Introduction | Slave Narratives | Underground Railroad | Emancipation Proclamation | Negro Spirituals



This page is printable

Escaping from slavery was often tempting, but it wasn’t easy. Slave owners kept a careful watch over their slaves. Yet thousands of slaves managed to get to freedom by using the “Underground Railroad.” It wasn’t an actual railroad, and it did not travel under ground. It was a network of secret paths and safe houses that helped slaves escape from the South, where slavery was legal, to the North, where they could be free.

A Difficult Escape

Slavery was a difficult life, so it’s not surprising that many slaves wanted to escape. But escaping was dangerous. When no one was looking, a slave might be able to run away from the field he was working on –- but then what? He would have no food, no money, thin clothes, and worst of all –- nowhere to go.
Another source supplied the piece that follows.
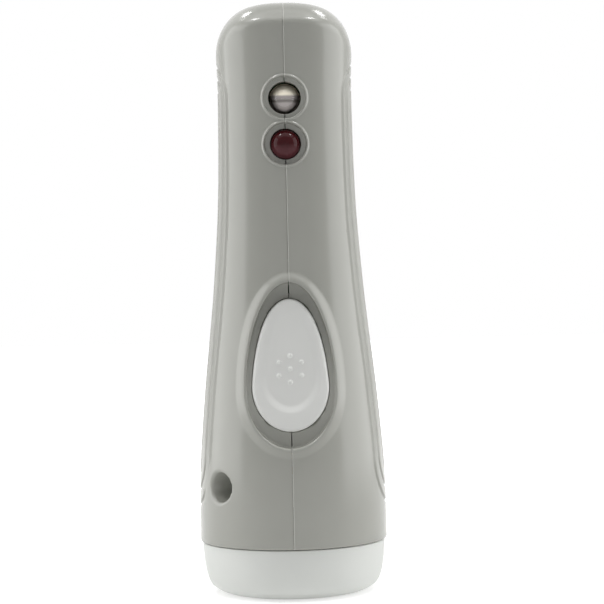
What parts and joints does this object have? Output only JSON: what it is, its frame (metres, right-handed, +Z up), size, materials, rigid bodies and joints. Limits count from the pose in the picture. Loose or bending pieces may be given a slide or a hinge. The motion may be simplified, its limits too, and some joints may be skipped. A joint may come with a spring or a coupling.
{
  "type": "hand crank flashlight",
  "caption": "Hand crank flashlight that stands on its lamp head, with an egg-shaped thumb button, two indicator domes, looped grip grooves and a folding crank on its back.",
  "frame": {"origin": "centre of the head ring's flat rim, at the bottom of the standing flashlight", "axes": "+Z up from the lamp head to the tail, -Y out of the front with the thumb button, +Y out of the back with the crank, +X to the right seen from the front"},
  "size_m": [0.0492, 0.0505, 0.1559],
  "materials": {
    "body_plastic": "smooth moulded warm grey plastic, glossy",
    "white_plastic": "smooth off-white moulded plastic",
    "button_plastic": "off-white plastic, satin dish with seven small dots",
    "clear_plastic": "clear polycarbonate lens",
    "reflector_chrome": "vacuum metallised plastic mirror",
    "seal_rubber": "black matt rubber",
    "board_green": "green solder mask on glass laminate",
    "black_plastic": "black moulded plastic",
    "gear_white": "natural white acetal",
    "gear_grey": "pale blue grey acetal",
    "red_lens": "dark red tinted epoxy dome",
    "clear_lens": "clear epoxy dome",
    "steel": "plain steel sheet and wire",
    "screw_steel": "zinc plated screw",
    "brass": "turned brass",
    "cell_nickel": "nickel plated cell can",
    "magnet_ferrite": "dark sintered ferrite",
    "copper_wire": "enamelled copper winding",
    "knob_plastic": "darker grey moulded plastic",
    "capacitor_sleeve": "dark blue sleeve"
  },
  "bodies": {
    "housing": {"left_shell": "body_plastic", "right_shell": "body_plastic", "case_screw_1": "screw_steel", "case_screw_2": "screw_steel", "case_screw_3": "screw_steel", "head_ring": "white_plastic", "lens": "clear_plastic", "lens_seal": "seal_rubber", "reflector": "reflector_chrome", "lamp_board": "board_green", "lamp_led_1": "clear_lens", "lamp_led_2": "clear_lens", "lamp_led_3": "clear_lens", "push_switch": "black_plastic", "main_board": "board_green", "tail_board": "board_green", "filter_capacitor": "capacitor_sleeve", "charge_chip": "black_plastic", "red_led": "red_lens", "clear_led": "clear_lens", "battery_cell_1": "cell_nickel", "battery_cell_2": "cell_nickel", "battery_cell_3": "cell_nickel", "cell_tab_lower": "steel", "cell_tab_upper": "steel", "gearbox_rear_plate": "steel", "gearbox_front_plate": "steel", "gearbox_post_1": "brass", "gearbox_post_2": "brass", "gearbox_post_3": "brass", "gearbox_post_4": "brass", "gear_pin_1": "steel", "gear_pin_2": "steel", "stator_front_cup": "steel", "stator_rear_cup": "steel", "coil_bobbin": "black_plastic", "coil_winding": "copper_wire", "rotor_bush": "brass", "shaft_bush": "brass"},
    "crank": {"crank_arm": "body_plastic", "drive_shaft": "steel", "crank_gear": "gear_white", "crank_screw": "screw_steel", "knob_hinge_pin": "steel"},
    "knob_hinge": {"knob_pivot": "knob_plastic", "knob_spindle": "steel"},
    "knob": {"crank_knob": "knob_plastic"},
    "first_gear": {"compound_gear_1": "gear_white"},
    "second_gear": {"compound_gear_2": "gear_grey"},
    "rotor": {"rotor_shaft": "steel", "rotor_magnet": "magnet_ferrite", "rotor_pinion": "brass"},
    "button": {"thumb_button": "button_plastic"},
    "plunger": {"switch_plunger": "gear_white"}
  },
  "joints": [
    {"name": "crank_spin", "type": "hinge", "parent": "housing", "child": "crank", "pos_m": [0, 0.01705, 0.066], "axis": [0, 0.9969, 0.0785], "continuous": true},
    {"name": "knob_fold", "type": "hinge", "parent": "crank", "child": "knob_hinge", "pos_m": [0, 0.0194, 0.1023], "axis": [1, 0, 0], "range_deg": [0, 90]},
    {"name": "knob_spin", "type": "hinge", "parent": "knob_hinge", "child": "knob", "pos_m": [0, 0.0194, 0.1023], "axis": [0, 0.0785, -0.9969], "continuous": true},
    {"name": "first_gear_spin", "type": "hinge", "parent": "housing", "child": "first_gear", "pos_m": [-0.006, 0.01821, 0.05121], "axis": [0, 0.9969, 0.0785], "continuous": true},
    {"name": "second_gear_spin", "type": "hinge", "parent": "housing", "child": "second_gear", "pos_m": [0.007, 0.01862, 0.04603], "axis": [0, 0.9969, 0.0785], "continuous": true},
    {"name": "rotor_spin", "type": "hinge", "parent": "housing", "child": "rotor", "pos_m": [0, 0.01941, 0.03595], "axis": [0, 0.9969, 0.0785], "continuous": true},
    {"name": "button_press", "type": "slide", "parent": "housing", "child": "button", "axis": [0, 1, 0], "range_m": [0, 0.0018], "stiffness_N_per_m": 300, "springref_m": -0.002},
    {"name": "plunger_press", "type": "slide", "parent": "housing", "child": "plunger", "axis": [0, 1, 0], "range_m": [0, 0.0018]}
  ],
  "couplings": [
    {"joint": "first_gear_spin", "follows": "crank_spin", "ratio": -3},
    {"joint": "second_gear_spin", "follows": "crank_spin", "ratio": 9},
    {"joint": "rotor_spin", "follows": "crank_spin", "ratio": -32},
    {"joint": "plunger_press", "follows": "button_press", "ratio": 1}
  ]
}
Slaves knew that there were laws against slavery in the Northern states. And they knew which way north was. But they also knew that running away was a crime. A slave who ran away once could expect to be beaten terribly -- as a punishment, and as a way of reminding other slaves not to try it. A slave who tried to run away a second or third time could legally be put to death.

The South was also patrolled by police and professional slave catchers on horseback. A slave on foot who did not know where he was going or have anywhere to hide was usually caught within a day or two of running away.

How the Underground Railroad Worked

The Underground Railroad changed the odds, helping more than 30,000 slaves run away to the North, and to Canada. As a first step, volunteers with the Underground Railroad would sneak onto plantations in the South. They would find slaves who wanted to run away, often persuading those who were afraid. They would lead small groups on foot or put them in wagons using secret paths and traveling at night so they wouldn’t be caught. In the daytime, the slaves would stay at a safe home, where the owner had volunteered to help. The next day the group would set out again, reaching a new home each night. Sometimes they would travel by boat or train, averaging about fifteen miles every day. Volunteers donated money for tickets and clothing for the runaways. Ohio was the state with the most routes from South to North.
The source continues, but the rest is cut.